While Bonteri was the senator for the Japrael sector, which included Onderon, Avi Singh is the senator for Raxus itself. This is his first appearance in Star Wars and he’s voiced by none other than Alexander Siddig. Although he’s known for number of roles, Siddig might be best known to Star Wars fans as Dr. Julian Bashir on Star Trek: Deep Space Nine, making him the most recent crossover talent from the other big space franchise. As Singh, he has to work to convince the Bad Batch to trust him after a lifetime of conditioning to be suspicious of Separatists, but he helps the clones realize that the politics in the galaxy have changed and their old prejudices might be less than useful.

Singh is placed in a position much like the leaders of Vichy when the Nazis marched into Paris to occupy France. But, unlike Petain and others, Singh rejects the fascist overlords and refuses their puppeteering. 

This episode offers our first look at the Empire’s bid to control the Confederacy as well as the former Republic. Sparks of rebellion start almost immediately in the galaxy, but the Empire is good about snuffing it out where they can before it fans into flames. Eventually, by the time of Star Wars Rebels, they lose control and the tide begins shifting against them after the Battle of Scarif. 

The Details

There are some interesting details to notice about the episode. First, you’ll notice that the Bad Batch don’t use any lethal shots against their fellow clones. Even though the regs are trying to kill them, the Bad Batch only uses stun blasts. It makes the fight a lot harder for them, but this is the political compromise they make in order to ease their consciences about the mission.

The walkers used in this episode are Clone Wars surplus: AT-TEs. That stands for All Terrain Tactical Enforcer. These giant, turtle-shaped walkers were first seen in Star Wars: Attack of the Clones and featured prominently in Star Wars: The Clone Wars. As far as the Empire was concerned, they were phased out of use soon enough. The next time they’re seen on the timeline (so far) is on the planet Seelos where clones Rex, Gregor, and Wolffe live inside of one like it’s Quint’s Orca.

The interrogation droid brought in by Captain Bragg for Senator Singh looks to be an IT-O Interrogator Unit, very similar to the one Darth Vader used on Leia in A New Hope. 
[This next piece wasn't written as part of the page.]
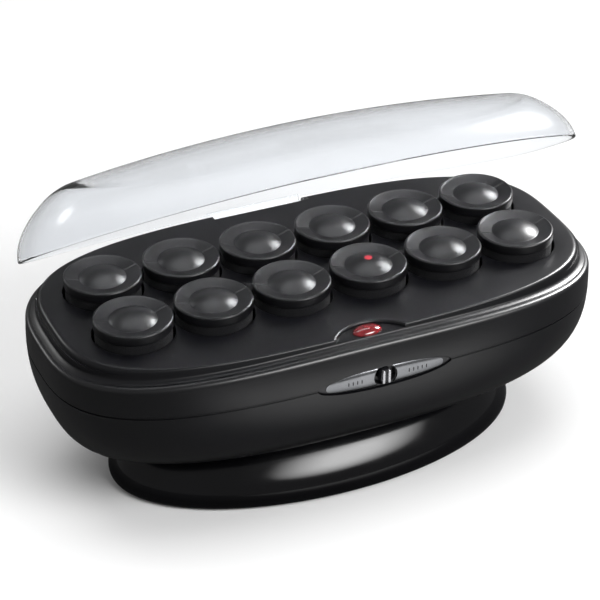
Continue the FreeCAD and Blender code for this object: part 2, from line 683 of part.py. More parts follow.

More references to A New Hope start with the dejarik board that features prominently in the episode. The sounds of the game should be instantly recognizable to anyone who has watched A New Hope more than a few times – the sound has been lifted straight from that film’s soundtrack. The figures on the board also appear to be digitized figures of the pieces originally built by Phil Tippett and his team for A New Hope and were recreated for The Force Awakens. With new technology available now, it would not surprise me to find out those models on the dejarik board in The Bad Batch were built with scans from those pieces, as they look that accurate.

Debt-Free

Thanks to Omega’s side hustle with the dejarik board, the Bad Batch is now out of Cid’s debt. With their prejudices sufficiently challenged, their view of the galaxy broadening, and still on the run from bounty hunters trying to catch or kill Omega, what will be their next move?

Will they stay on Ord Mantell and familiar territory? Or will they move on to other parts of the galaxy? 

Some part of me hopes they’ll still sync up with the larger rebellion against the Empire, but something tells me they’ll have something bigger to deal with before that’s a possibility.